Bersama Meraih Kebajikan
Dari pembahasan di atas, kiranya menjadi jelas bagi kita bahwa Idul Fitri dan Hardiknas adalah dua momentum kebudayaan yang memancarkan pesan yang senada.
Sebelum merayakan Idul Fitri, selama bulan suci Ramadhan, seluruh umat Islam diperintahkan untuk berpuasa: tidak makan dan minum sebagai suatu bentuk olah bathin mengendalikan dari hawa nafsu duniawi, sehingga bisa meraih kemenangan, menjadi manusia sejati; manusia yang meraih kemenangan; manusia yang menerima keutamaan dan karunia dari Allah SWT.
Peringatan Hardiknas juga memberikan pesan serupa. Hardiknas mengingatkan kita akan pentingnya pendidikan atau kegiatan belajar, terutama dalam dunia/masyarakat yang berbasiskan ilmu pengetahuan dan teknologi seperti sekarang ini.
Dalam konteks demikian, gerakan ‘Merdeka Belajar’ semestinya dimaknai sebagai upaya untuk menciptakan iklim yang kondusif agar selama masa pendidikan, setiap insan pembelajar dapat secara kreatif memanfaatkan segala sumber daya yang tersedia di sekolah untuk mengembangkan diri dalam seluruh aspek kepribadiannya.
Artinya, melalui menjalankan ‘Merdeka Belajar’ di sekolah, seseorang diharapkan dapat meraih keunggulan intelektual (memiliki pengetahuan), skills, kompetensi, dan kebajikan (virtues) yang dibutuhkan untuk bertahan hidup di abad ke-21. Secara keseluruhan, kebajikan memberi makna bagi kehidupan seseorang dan membantu dia mencapai kesuksan dan kebahagiaan dalam hidup.
Jadi, pada galibnya, momentum perayaan Idul Fitri dan Hardiknas secara bersama-sama mengajak seluruh warga bangsa Indonesia untuk selalu memperjuangkan dan ‘memuliakan’ kebajikan secara bersungguh-sungguh.
Namun, rupanya kepekaan dan kemampuan kita untuk menangkap pesan bersama dari dua peristiwa kebudayaan tersebu belum cukup cukup terasah. Makanya, dari tahun ke tahun kita cenderung melihat kedua peristia kebudayaaan secara terlepas satu dari yang lainnya.
Kita cenderung memahami bulan suci Ramadhan dan Hari Raya Idul Fitri yang dirayakan umat islam sebagai sebuah peristiwa keagamaan yang berdiri sendiri, dan demi meraih tujuannya sendiri pula.
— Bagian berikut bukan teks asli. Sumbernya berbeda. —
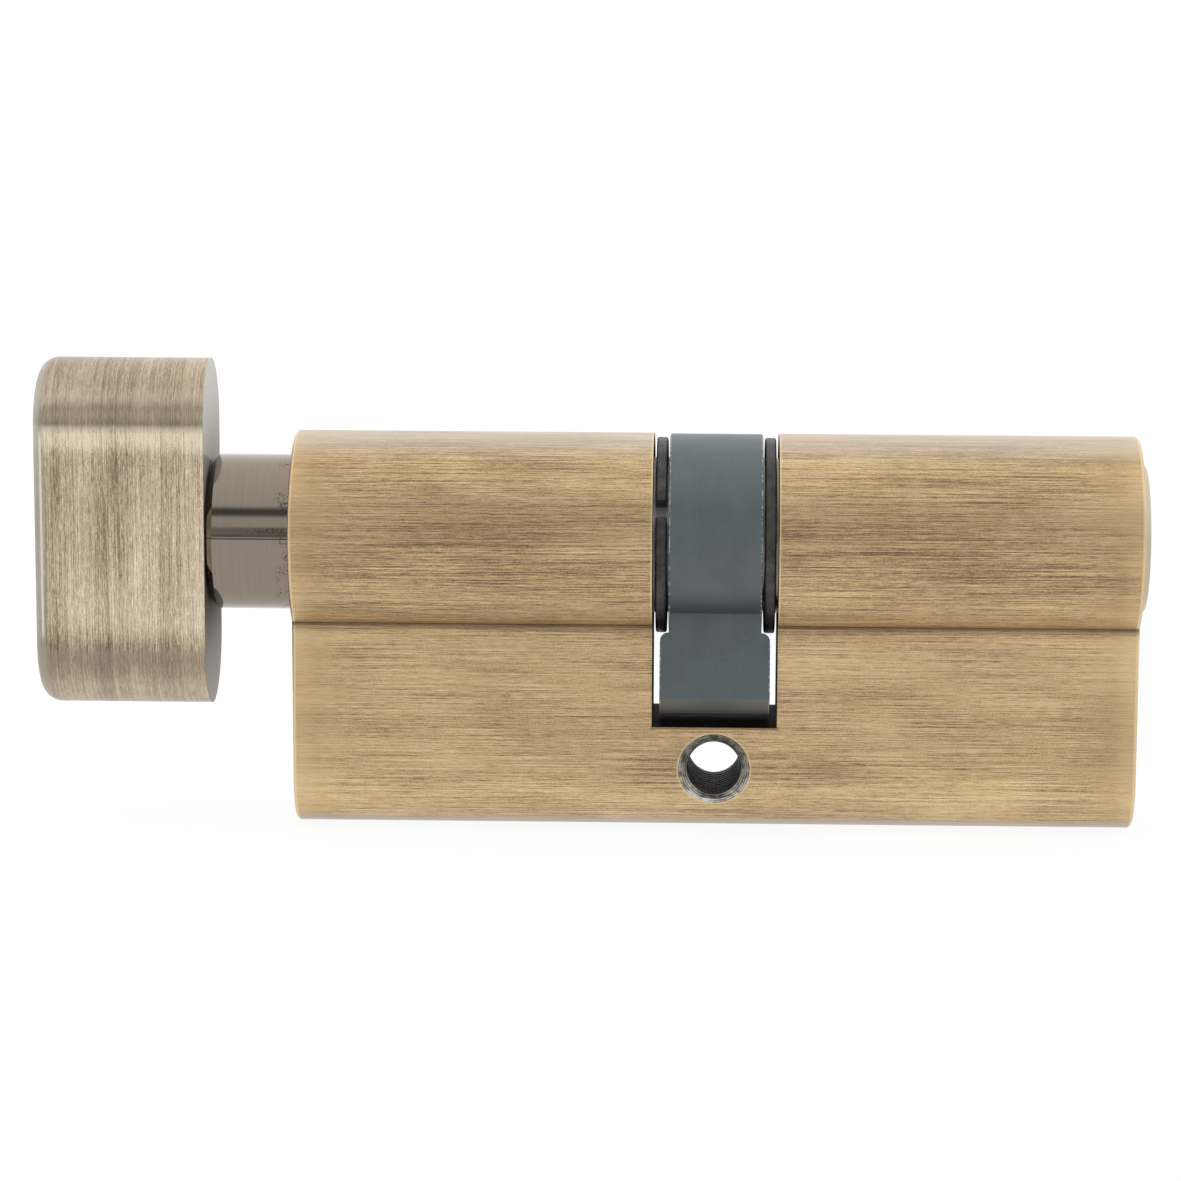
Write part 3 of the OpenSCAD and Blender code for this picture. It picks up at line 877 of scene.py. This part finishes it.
BODY_BRASS = BrushedBodyBrass("brushed_body_brass")
KNOB_BRASS = BrushedKnobBrass("brushed_knob_brass")
CAM_PHOSPHATE = PhosphatedSteel("cam_phosphate")
DARK_NICKEL = PolishedNickel("dark_nickel")
PLUG_BRASS = TurnedMetal("plug_brass", srgb(186, 172, 146), srgb(160, 145, 120), Grain.AROUND_X, 0.28)
PIN_BRASS = TurnedMetal("pin_brass", srgb(214, 184, 118), srgb(182, 150, 88), Grain.AROUND_Z, 0.25)
STOPPER_BRASS = TurnedMetal("stopper_brass", srgb(190, 163, 120), srgb(150, 125, 90), Grain.ALONG_X, 0.38)
PLAIN_STEEL = TurnedMetal("plain_steel", srgb(198, 198, 196), srgb(160, 160, 158), Grain.AROUND_Z, 0.24)
SPRING_STEEL = TurnedMetal("spring_steel", srgb(206, 206, 206), srgb(170, 170, 170), Grain.NONE, 0.22)
RING_BLACK = BlackenedSteel("ring_black")
SCREW_BLACK = BlackenedSteel("screw_black")
THREAD_BLACK = BlackenedSteel("thread_black", srgb(66, 60, 56), srgb(26, 23, 21))


@dataclass
class SubAssembly:
    """Some CAD nodes that are finished together."""

    finishes: dict[str, Finish]

    def dress(self) -> None:
        """Gives each node its finish."""
        for name, finish in self.finishes.items():
            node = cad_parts[name]
            node.data.materials.clear()
            node.data.materials.append(finish.material())
            LOG.info("%s: %s", name, finish.name)

    def build(self) -> None:
        """Adds the pieces that the CAD leaves to the looks."""

    def make(self) -> None:
        """Dresses the nodes and adds the new pieces."""
        self.dress()
        self.build()


@dataclass
class ThreadedBody(SubAssembly):
    """The body with the thread cut in its fixing hole."""

    core_r: float = 2.2 * MM
    crest: float = 0.07 * MM
    sunk: float = 0.01 * MM
    pitch: float = 0.8 * MM
    flank_share: float = 0.36
    length: float = 8.0 * MM
    steps: int = 40

    def build(self) -> None:
        """Winds the thread as a ridge with a triangular section around the hole."""
        turns = int(self.length / self.pitch) - 1
        start = -turns * self.pitch / 2
        flank = self.flank_share * self.pitch
        outline = ((-self.sunk, -flank), (self.crest, 0.0), (-self.sunk, flank))
        shape = bmesh.new()
        corners = [shape.verts.new((self.core_r - depth, start + along, 0.0)) for depth, along in outline]
        section = shape.faces.new(corners)
        bmesh.ops.spin(shape, geom=[section, *section.edges, *corners], cent=(0.0, 0.0, 0.0),
                       axis=(0.0, 1.0, 0.0), dvec=(0.0, self.pitch / self.steps, 0.0),
                       angle=math.tau * turns, steps=self.steps * turns, use_merge=False)
        bmesh.ops.recalc_face_normals(shape, faces=shape.faces)
        mesh = bpy.data.meshes.new("fixing_thread")
        shape.to_mesh(mesh)
        shape.free()
        mesh.materials.append(THREAD_BLACK.material())
        mesh.shade_smooth()
        thread = bpy.data.objects.new("fixing_thread", mesh)
        bpy.context.scene.collection.objects.link(thread)
        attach(thread, "body")
        LOG.info("%s: %s", thread.name, THREAD_BLACK.name)


@dataclass
class Camera:
    """The photo's camera, found by fitting the object's outline.

    The place is in metres, the three turns in radians, and the focal length and the shift of the
    picture's middle in pixels of an image of the given width.
    """

    place: Vector
    yaw: float
    pitch: float
    roll: float
    focal_pixels: float
    principal_shift: float
    image_width: float = 1181.0
    sensor: float = 36.0

    def make(self) -> None:
        """Builds the camera and makes it the scene's own."""
        forward = Vector((-math.sin(self.yaw) * math.cos(self.pitch),
                          math.cos(self.yaw) * math.cos(self.pitch), -math.sin(self.pitch)))
        level_right = Vector((math.cos(self.yaw), math.sin(self.yaw), 0.0))
        level_up = level_right.cross(forward)
        right = math.cos(self.roll) * level_right + math.sin(self.roll) * level_up
        up = -math.sin(self.roll) * level_right + math.cos(self.roll) * level_up
        data = bpy.data.cameras.new("photo_camera")
        data.sensor_width = self.sensor
        data.lens = self.focal_pixels * self.sensor / self.image_width
        data.shift_x = -self.principal_shift / self.image_width
        data.clip_start, data.clip_end = 0.01, 20.0
        camera = bpy.data.objects.new("photo_camera", data)
        turn = Matrix((right, up, -forward)).transposed().to_4x4()
        camera.matrix_world = Matrix.Translation(self.place) @ turn
        bpy.context.scene.collection.objects.link(camera)
        bpy.context.scene.camera = camera


@dataclass
class Studio:
    """White floor, white dome with a few dark strips for the metal to mirror, and a soft lamp.

    The strips are pairs of an angle round the barrel and a level of light: 0 degrees is level towards
    the camera, and 90 degrees is overhead.
    """

    floor_z: float = FOOT_Z - 0.02 * MM
    floor_half: float = 3.0
    floor_grey: float = 0.95
    floor_glow: float = 1.02
    shadow_share: float = 0.1
    dome_strength: float = 0.9
    strips: tuple[tuple[float, float], ...] = (
        (-180, 1.1), (-8, 1.0), (-4, 0.3), (2, 0.3), (4, 0.5), (12, 0.5), (16, 1.0), (28, 1.0), (33, 0.2),
        (40, 0.2), (47, 1.1), (90, 1.3), (150, 1.45), (180, 1.2),
    )
    lamp_place: tuple[float, float, float] = (-0.15, -0.12, 0.75)
    lamp_size: float = 0.5
    lamp_watts: float = 1.6

    def floor_material(self) -> bpy.types.Material:
        """A pale floor that shows white to the camera and in the metal, and keeps a soft shadow.

        Returns:
            The material, clear when seen from below.
        """
        material = bpy.data.materials.new("pale_floor")
        material.use_nodes = True
        board = NodeTree(material.node_tree)
        plain = board.add("BsdfDiffuse", (*[self.floor_grey] * 3, 1.0)).outputs[0]
        glow = board.add("Emission", WHITE, self.floor_glow).outputs[0]
        rays = board.add("LightPath").outputs
        mirrored = board.math("MAXIMUM", rays["Is Glossy Ray"], rays["Is Transmission Ray"])
        shown = board.blend(rays["Is Camera Ray"], plain, board.blend(self.shadow_share, glow, plain))
        shown = board.blend(mirrored, shown, glow)
        clear = board.add("BsdfTransparent").outputs[0]
        below = board.add("NewGeometry").outputs["Backfacing"]
        board.add("OutputMaterial", board.blend(below, shown, clear))
        return material

    def floor(self) -> None:
        """Lays the floor just under the body's foot."""
        shape = bmesh.new()
        bmesh.ops.create_grid(shape, x_segments=1, y_segments=1, size=self.floor_half)
        bmesh.ops.translate(shape, verts=shape.verts, vec=(0.0, 0.0, self.floor_z))
        mesh = bpy.data.meshes.new("floor")
        shape.to_mesh(mesh)
        shape.free()
        mesh.materials.append(self.floor_material())
        floor = bpy.data.objects.new("floor", mesh)
        bpy.context.scene.collection.objects.link(floor)

    def dome(self) -> None:
        """World light: white to the camera, and with dark strips as studios have for what it lights."""
        world = bpy.data.worlds.new("white_studio")
        world.use_nodes = True
        bpy.context.scene.world = world
        board = NodeTree(world.node_tree)
        direction = board.add("SeparateXYZ", board.add("TexCoord").outputs["Generated"]).outputs
        angle = board.math("ARCTAN2", direction["Z"], board.times(direction["Y"], -1.0))
        turn = board.add("MapRange", angle, -math.pi, math.pi).outputs["Result"]
        light = board.ramp(turn, [((degrees + 180) / 360, level) for degrees, level in self.strips])
        room = board.add("Background", light, self.dome_strength).outputs[0]
        white = board.add("Background", WHITE, 1.0).outputs[0]
        seen = board.add("LightPath").outputs["Is Camera Ray"]
        board.add("OutputWorld", board.blend(seen, room, white))

    def lamp(self) -> None:
        """Hangs the square soft lamp, aimed at the cylinder."""
        data = bpy.data.lights.new("overhead_lamp", "AREA")
        data.shape = "SQUARE"
        data.size = self.lamp_size
        data.energy = self.lamp_watts
        place = Vector(self.lamp_place)
        lamp = bpy.data.objects.new("overhead_lamp", data)
        lamp.location = place
        lamp.rotation_mode = "QUATERNION"
        lamp.rotation_quaternion = (Vector((0.0, 0.0, AXIS_Z)) - place).to_track_quat("-Z", "Y")
        lamp.visible_glossy = False
        bpy.context.scene.collection.objects.link(lamp)

    def make(self) -> None:
        """Builds the whole studio."""
        self.floor()
        self.dome()
        self.lamp()
        bpy.context.scene.view_settings.view_transform = "Standard"


def numbered(name: str, finish: Finish) -> dict[str, Finish]:
    """One finish for the six nodes of a name."""
    return {f"{name}_{number}": finish for number in PIN_NUMBERS}


def main() -> None:
    """Builds the sub-assemblies, the studio and the camera."""
    logging.basicConfig(level=logging.INFO, format="%(name)s: %(message)s")
    body = ThreadedBody({
        "housing": BODY_BRASS, **numbered("chamber_plug", STOPPER_BRASS),
        **numbered("pin_spring", SPRING_STEEL),
    })
    turn = SubAssembly({
        "thumb_turn": KNOB_BRASS, "turn_plug": DARK_NICKEL, "turn_screw": SCREW_BLACK, "cam": CAM_PHOSPHATE,
        "drive_bar": PLAIN_STEEL, "retaining_ring_left": RING_BLACK, "clutch_spring": SPRING_STEEL,
    })
    key_side = SubAssembly({
        "key_plug": PLUG_BRASS, "retaining_ring_right": RING_BLACK, "clutch_slider": PIN_BRASS,
        **numbered("key_pin", PIN_BRASS), **numbered("driver_pin", PLAIN_STEEL),
    })
    for assembly in (body, turn, key_side, Studio()):
        assembly.make()
    Camera(place=Vector((0.06, -335.13, 71.06)) * MM, yaw=0.02012, pitch=0.16818, roll=0.00574,
           focal_pixels=4064.65, principal_shift=45.0).make()


if __name__ == "__main__":
    main()
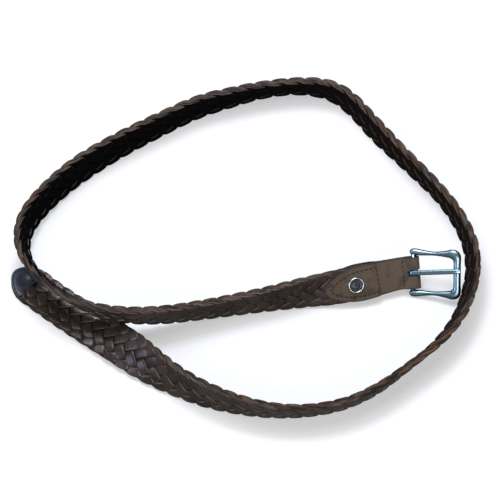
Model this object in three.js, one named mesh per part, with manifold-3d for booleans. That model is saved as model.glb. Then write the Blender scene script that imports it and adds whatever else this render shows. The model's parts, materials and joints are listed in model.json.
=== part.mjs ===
// A braided leather belt laid down in a loose loop: it stands on its edge most of the way round,
// leans outwards a little, and ends in a flat tip that is tucked under the run from the buckle.
// Millimetres, +Z up. A place on the strap is (along, side, out): along from the buckle's heel bar
// to the tip, side towards the edge left of travel, out of the face that is worn outwards.
import * as THREE from "three";
import { mergeVertices } from "three/addons/utils/BufferGeometryUtils.js";
import Module from "manifold-3d";

const wasm = await Module();
wasm.setup();

// Driving dimensions of the braid
const STRAP_WIDTH = 24;
const TIP_WIDTH = 27;
const BRAID_THICKNESS = 4.8;
const SEWN_THICKNESS = 3.4;
const SCALLOP_PITCH = 10.8;
const SCALLOP_DEPTH = 1.3;
const PITCH_SPREAD = 0.08;

// Driving dimensions of the lay on the surface
const LAY_HALF_WIDTH = 150;
const LAY_HALF_DEPTH = 130;
const CROSSING_LIFT = 12.5;
const STRAND_GAP = 4.5;

// Driving dimensions of the chape, the leather that holds the buckle
const LEATHER = 1.8;
const CHAPE_WIDTH = 21.2;
const STEM_LENGTH = 24;
const TONGUE_LENGTH = 61;
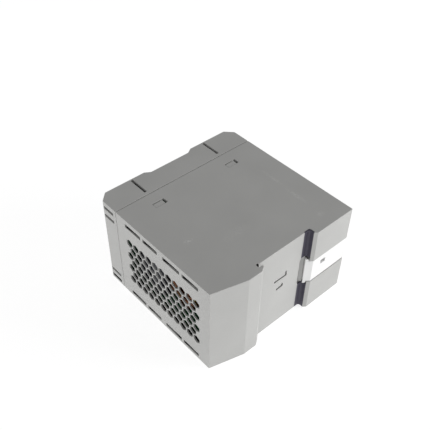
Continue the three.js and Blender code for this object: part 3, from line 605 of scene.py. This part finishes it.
def circuit_board(name):
    """Green solder mask over tracks and pads."""
    material, shader, tree = new_material(name)
    g = Graph(tree)
    tracks = g.add("ShaderNodeTexBrick")
    g.link(g.place, tracks.inputs["Vector"])
    tracks.inputs["Scale"].default_value = 260
    tracks.inputs["Mortar Size"].default_value = 0.12
    tracks.inputs["Mortar Smooth"].default_value = 0.2
    track = tracks.outputs["Fac"]
    pads = g.remap(g.cells(330), 0.16, 0.18, 1.0, 0.0)
    mask = g.mix(track, rgba(BOARD_GREEN[0]), rgba(BOARD_GREEN[1]))
    weave = g.noise(1500, detail=1, vector=g.stretched((1.0, 0.1, 1.0)))
    mask = g.mix(g.remap(weave, 0.4, 0.6, 0.0, 0.3), mask, rgba(BOARD_WEAVE))
    g.link(g.mix(pads, mask, rgba(PAD_TIN)), shader.inputs["Base Color"])
    g.link(pads, shader.inputs["Metallic"])
    g.link(g.remap(weave, 0.3, 0.7, 0.25, 0.4), shader.inputs["Roughness"])
    g.link(g.bump(g.math("ADD", track, pads), 0.03 * MM), shader.inputs["Normal"])
    return material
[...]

Hal yang sama terjadi pada Hardiknas. Kita juga cenderung memandang Hardiknas sebagai sesuatu perayaan rutin dunia pendidikan yang berdiri sendiri, dan terarah pada tujuannya sendiri pula.
Padahal, dari berbagai argumen yang dikemukakan di atas, sangat jelas tampak bahwa kedua peristiwa kebudayaan itu terarah ke tujuan yang sama yaitu ‘meraih kebajikan’.
Tahun ini, secara kebetulan, Hari Raya Idul Fitri, 1 Syawal 1443H jatuh pada Senin, 02 Mei 2022, hari yang secara tradisonal didedikasikan untuk ‘berkaca’ tentang kegiatan pendidikan di tanah air kita. Oleh karena jatuh bertepatan dengan Hari Raya Idul Fitri dan menjadi Hari Libur Bersama, maka pemerintah menetapkan bahwa Hardiknas 2022 akan diperingati tanggal 13 Mei 2022.
Meski peringata Hardiknas ditunda, mudah-mudahan, kesamaan harinya dengan Hari Raya Idul Fitri, 1 Syawal 1443 H, tak dianggap sebagai sebuah kebetulan belaka. Lebih baik, kita menjadikannya sebagai ‘tanda pengingat’ bahwa baik Idul Fitri maupun Hardiknas adalah momentum berharga untuk menggelorakan motivasi dan semangat berjuang untuk meraih kebajikan secara terus menerus dan berkelanjutan. ***
Oleh: Maxi Ali P, Pemimpin Redaksi Floresku.com.